There’s one thing that definitely isn’t happening – and that’s waiting around to die. Far from it. Never been so busy. Every day. Renewals, resolution, redemption, matters of life and death. I’ve learned a huge amount in these past few weeks. I didn’t know there was so much to know. I just wish it would all slow down a bit.
And, beyond my own swirling circle, more movement. Babies are born. I have pictures of William and Isabella, and Amy sent me the scan of her latest. Others leave. Another friend, going all the way back to West London school days, loses her husband, even before I’m back from hospital. Can we just slow it down please?
OK, let’s get the narrative in order.
Friday. Lunchtime. Prof Woodhouse and his team are removing the bladder tumour they cut back ten weeks ago, but which has regrown. Trepidation. Another general anaesthetic with unknown outcome. Mary’s sisters arrive from the Wirral. They’re the support team while Mary and kids negotiate another hospital, this time the Royal Marsden. I await the usual bumpy recovery. Confusion, sickness, noise.

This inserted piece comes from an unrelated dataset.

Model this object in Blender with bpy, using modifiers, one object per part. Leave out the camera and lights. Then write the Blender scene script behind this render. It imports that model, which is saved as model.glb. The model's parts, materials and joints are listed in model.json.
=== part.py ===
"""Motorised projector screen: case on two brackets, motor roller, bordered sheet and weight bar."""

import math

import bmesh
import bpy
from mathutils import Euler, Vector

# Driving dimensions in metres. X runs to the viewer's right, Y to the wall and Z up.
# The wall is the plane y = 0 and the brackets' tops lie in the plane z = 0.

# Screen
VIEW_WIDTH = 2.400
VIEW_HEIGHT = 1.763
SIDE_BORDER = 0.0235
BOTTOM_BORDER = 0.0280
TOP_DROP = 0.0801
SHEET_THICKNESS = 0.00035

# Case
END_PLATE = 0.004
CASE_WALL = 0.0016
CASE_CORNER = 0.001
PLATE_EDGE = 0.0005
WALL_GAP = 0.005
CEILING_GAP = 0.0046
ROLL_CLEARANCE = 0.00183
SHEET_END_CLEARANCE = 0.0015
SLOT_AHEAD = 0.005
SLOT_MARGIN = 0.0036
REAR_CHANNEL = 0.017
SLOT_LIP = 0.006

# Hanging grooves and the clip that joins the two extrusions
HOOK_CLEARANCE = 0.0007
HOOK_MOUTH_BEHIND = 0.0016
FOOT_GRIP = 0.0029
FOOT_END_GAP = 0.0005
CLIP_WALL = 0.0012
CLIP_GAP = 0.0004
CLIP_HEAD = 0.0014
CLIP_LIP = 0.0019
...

And then – for once and at long last – a genuine victory. How long have we waited for this? Something goes better than expected. The operation is successful. It promises ten weeks of remission, and maybe more if it can be followed by some mild radiotherapy. And the Marsden comes through with flying colours. Efficiency with care. It is possible. Doctors who talk to you. Nurses who care. Take a special bow, Charli in the Transitional Unit, and even more so, Jasna in Recovery, the first time I’ve ever been smoothly coaxed back into consciousness. The catering staff were smiling. Even the television was made to work. And yes, I have already written to them. These people do good things every day.
On Saturday, I got up and went home in a taxi. Everyone was elated. It was sunny. We had tea in the garden. QPR won 2-1. Rosey Rose the Crazee Cartoon Cat celebrated in style – launching a massive all-out attack on her own tail. I slept a painless sleep and woke up hungry.

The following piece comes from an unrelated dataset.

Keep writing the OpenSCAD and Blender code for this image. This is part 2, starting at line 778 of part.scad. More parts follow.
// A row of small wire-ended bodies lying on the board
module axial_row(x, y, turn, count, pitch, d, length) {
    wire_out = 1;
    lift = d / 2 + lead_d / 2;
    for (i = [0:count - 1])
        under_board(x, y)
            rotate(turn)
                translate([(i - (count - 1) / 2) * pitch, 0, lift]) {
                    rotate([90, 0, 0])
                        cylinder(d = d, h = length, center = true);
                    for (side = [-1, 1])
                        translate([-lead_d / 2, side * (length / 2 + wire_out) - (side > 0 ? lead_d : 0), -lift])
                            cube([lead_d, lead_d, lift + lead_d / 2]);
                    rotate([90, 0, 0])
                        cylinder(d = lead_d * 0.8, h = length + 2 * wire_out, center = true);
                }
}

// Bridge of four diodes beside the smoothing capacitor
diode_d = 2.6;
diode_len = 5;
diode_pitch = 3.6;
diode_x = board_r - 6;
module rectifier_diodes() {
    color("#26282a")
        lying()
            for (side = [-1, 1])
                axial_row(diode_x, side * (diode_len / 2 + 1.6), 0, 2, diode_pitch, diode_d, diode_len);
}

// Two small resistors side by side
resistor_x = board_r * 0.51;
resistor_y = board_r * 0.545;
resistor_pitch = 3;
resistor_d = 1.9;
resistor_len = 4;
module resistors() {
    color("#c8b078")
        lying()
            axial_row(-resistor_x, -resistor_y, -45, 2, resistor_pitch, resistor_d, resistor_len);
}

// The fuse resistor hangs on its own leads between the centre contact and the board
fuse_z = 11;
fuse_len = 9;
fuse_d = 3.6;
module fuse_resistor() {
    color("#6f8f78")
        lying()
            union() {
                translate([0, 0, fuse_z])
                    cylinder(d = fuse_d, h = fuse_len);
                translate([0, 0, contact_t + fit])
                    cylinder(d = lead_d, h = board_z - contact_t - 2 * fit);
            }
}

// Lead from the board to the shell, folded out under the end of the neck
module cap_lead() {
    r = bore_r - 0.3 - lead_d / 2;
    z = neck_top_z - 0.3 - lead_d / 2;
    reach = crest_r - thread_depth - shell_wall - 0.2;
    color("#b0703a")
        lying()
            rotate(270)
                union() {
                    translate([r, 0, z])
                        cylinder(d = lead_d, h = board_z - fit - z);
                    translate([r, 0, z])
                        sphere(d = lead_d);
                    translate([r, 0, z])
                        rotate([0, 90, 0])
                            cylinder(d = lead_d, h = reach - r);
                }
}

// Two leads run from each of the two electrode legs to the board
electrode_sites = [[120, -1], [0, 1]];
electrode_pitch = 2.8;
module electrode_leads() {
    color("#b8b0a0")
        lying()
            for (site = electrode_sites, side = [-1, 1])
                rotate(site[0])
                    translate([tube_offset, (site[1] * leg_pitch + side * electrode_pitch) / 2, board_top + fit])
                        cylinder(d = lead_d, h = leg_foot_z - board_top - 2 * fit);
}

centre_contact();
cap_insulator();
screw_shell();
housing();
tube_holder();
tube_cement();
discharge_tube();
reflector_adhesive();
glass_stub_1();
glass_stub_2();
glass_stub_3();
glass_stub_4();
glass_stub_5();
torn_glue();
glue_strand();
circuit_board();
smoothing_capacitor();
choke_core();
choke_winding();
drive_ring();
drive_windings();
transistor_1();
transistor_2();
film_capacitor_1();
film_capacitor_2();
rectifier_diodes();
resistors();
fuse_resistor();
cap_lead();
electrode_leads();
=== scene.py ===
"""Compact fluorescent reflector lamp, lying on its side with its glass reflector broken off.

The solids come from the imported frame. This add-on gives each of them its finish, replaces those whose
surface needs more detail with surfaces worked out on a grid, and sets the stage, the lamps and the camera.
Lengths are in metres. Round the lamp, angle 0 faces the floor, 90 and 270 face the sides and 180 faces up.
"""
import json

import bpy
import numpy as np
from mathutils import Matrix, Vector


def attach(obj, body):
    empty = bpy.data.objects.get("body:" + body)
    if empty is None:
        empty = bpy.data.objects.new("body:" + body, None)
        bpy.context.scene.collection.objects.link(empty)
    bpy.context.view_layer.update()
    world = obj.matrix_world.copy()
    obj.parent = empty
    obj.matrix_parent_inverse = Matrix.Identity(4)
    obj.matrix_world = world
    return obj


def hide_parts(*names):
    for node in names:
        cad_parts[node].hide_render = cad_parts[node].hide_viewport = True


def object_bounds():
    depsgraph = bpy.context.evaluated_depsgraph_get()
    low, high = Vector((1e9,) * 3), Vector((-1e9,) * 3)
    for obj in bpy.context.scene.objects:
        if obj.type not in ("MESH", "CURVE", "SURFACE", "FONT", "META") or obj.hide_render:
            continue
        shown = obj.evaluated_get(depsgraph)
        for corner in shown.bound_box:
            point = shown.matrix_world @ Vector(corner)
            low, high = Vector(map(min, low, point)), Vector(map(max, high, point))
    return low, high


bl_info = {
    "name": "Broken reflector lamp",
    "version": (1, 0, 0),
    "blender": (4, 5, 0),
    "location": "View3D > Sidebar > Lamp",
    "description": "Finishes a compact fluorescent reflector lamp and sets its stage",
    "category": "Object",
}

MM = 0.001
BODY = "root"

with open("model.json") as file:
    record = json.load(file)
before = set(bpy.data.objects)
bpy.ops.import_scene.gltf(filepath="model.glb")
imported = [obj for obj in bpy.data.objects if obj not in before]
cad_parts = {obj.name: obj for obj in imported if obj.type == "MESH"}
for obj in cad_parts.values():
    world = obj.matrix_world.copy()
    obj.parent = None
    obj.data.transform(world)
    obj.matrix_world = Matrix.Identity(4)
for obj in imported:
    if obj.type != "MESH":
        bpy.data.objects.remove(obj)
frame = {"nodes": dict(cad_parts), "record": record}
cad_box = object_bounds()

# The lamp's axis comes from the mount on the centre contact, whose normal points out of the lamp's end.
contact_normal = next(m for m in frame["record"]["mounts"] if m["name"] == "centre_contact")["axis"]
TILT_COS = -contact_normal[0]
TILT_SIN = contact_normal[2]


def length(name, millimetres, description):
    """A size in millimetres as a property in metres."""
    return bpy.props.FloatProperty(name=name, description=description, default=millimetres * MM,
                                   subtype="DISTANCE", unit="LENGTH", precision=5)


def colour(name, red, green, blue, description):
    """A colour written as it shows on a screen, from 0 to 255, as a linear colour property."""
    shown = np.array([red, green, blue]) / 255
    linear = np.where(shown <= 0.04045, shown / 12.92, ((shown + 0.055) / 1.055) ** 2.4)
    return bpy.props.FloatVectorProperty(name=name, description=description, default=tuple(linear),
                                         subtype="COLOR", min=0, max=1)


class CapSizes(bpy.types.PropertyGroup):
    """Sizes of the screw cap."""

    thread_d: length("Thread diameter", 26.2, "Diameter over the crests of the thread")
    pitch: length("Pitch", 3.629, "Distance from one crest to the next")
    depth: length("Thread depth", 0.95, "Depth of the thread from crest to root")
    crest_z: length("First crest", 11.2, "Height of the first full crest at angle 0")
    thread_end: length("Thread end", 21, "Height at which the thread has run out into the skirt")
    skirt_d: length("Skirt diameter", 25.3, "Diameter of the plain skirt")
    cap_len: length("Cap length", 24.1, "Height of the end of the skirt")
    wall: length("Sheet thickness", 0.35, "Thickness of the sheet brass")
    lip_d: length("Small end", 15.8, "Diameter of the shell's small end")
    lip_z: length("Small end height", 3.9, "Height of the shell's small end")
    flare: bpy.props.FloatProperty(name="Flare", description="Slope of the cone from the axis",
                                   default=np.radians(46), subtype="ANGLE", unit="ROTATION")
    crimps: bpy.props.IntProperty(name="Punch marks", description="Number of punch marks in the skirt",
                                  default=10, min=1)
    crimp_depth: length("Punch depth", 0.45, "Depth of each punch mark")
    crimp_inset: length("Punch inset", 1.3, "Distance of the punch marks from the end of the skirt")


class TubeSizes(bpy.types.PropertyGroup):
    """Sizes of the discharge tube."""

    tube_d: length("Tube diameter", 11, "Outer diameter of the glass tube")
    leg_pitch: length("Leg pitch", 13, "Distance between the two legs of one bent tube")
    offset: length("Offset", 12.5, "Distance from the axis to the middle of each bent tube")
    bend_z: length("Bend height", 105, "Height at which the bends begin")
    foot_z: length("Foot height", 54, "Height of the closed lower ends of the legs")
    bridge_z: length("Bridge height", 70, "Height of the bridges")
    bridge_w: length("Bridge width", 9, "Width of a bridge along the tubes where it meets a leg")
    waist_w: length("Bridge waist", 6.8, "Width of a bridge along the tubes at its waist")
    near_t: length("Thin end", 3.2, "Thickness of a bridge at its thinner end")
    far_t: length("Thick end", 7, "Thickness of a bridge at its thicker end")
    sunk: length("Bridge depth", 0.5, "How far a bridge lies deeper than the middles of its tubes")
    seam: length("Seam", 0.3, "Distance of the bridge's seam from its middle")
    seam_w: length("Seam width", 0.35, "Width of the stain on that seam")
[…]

But Sunday – and the phone goes early. Always a bad sign. Dad died during the night. Susie, Victor and I go to my mum’s flat to tell her. Mum is calm. She will carry on as before. They had been separated over the past few weeks and, ironically, this gave them the space to become reconciled. At one point mum looks upwards towards heaven and says “I suppose he’s up there by now.” Susie and I sit with her, while Victor goes into hyperdrive making all the arrangements. It’ll be a Jewish funeral. It’ll be tomorrow.

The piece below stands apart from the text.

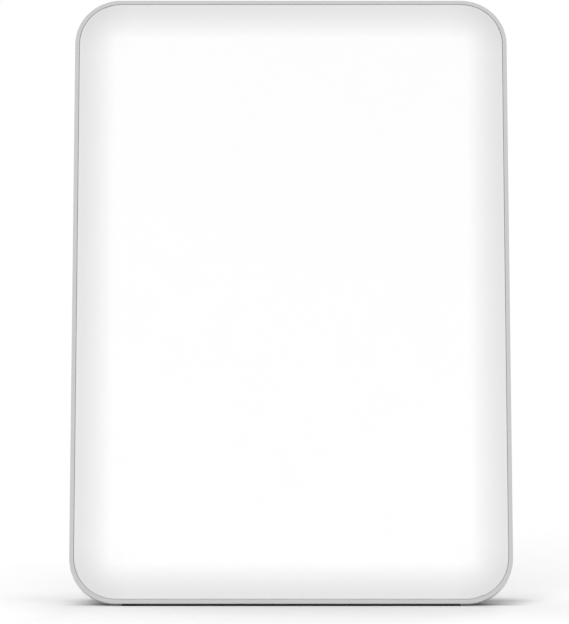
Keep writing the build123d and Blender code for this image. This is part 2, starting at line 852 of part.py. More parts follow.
with BuildPart() as inlet_pin:
    with BuildSketch(behind(jack_mouth - jack_pin_sink)):
        with Locations(jack_place):
            Circle(jack_pin_radius)
    extrude(amount=jack_bore_depth - jack_pin_sink)
    fillet(inlet_pin.faces().sort_by(outward)[0].edges(), jack_pin_radius / 2)
save("inlet_pin", inlet_pin.part)

# ---- Switch board, switch and its plunger ----
with BuildPart() as switch_board:
    with BuildSketch(behind(driver_back)):
        with Locations((button_x, button_y)):
            Rectangle(switch_board_width, switch_board_height)
        with Locations(*switch_screws):
            Circle(small_screw_radius + screw_play, mode=Mode.SUBTRACT)
    extrude(amount=driver_thickness)
save("switch_board", switch_board.part)

connector("switch_socket", socket_x, socket_y, switch_socket_size)

with BuildPart() as switch_board_screws:
    front_screws(
        switch_screws,
        driver_front,
        small_screw_head_radius,
        small_screw_head_height,
        small_screw_radius,
        small_screw_length,
    )
save("switch_board_screws", switch_board_screws.part)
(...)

And here it is. And we have been to Bushey Cemetery. The day starts to blur. The weather holds and the service is mercifully short. Dad’s coffin seems very small. I take up sentry duty around my mother. Dan does the same for me. People are not sure how to address me. It is customary at Jewish burials to wish the bereaved a long life.
Mary is not well, a virus adding to the stress, but somehow we’re getting through all this. I think it’s because we’re not fighting a battle. We’re not battling cancer. We're not battling fate. We’re trying to follow what’s happening in the hope that we can – even for a short while – get ahead of the game. But it’s all so busy and I do wish it would slow down.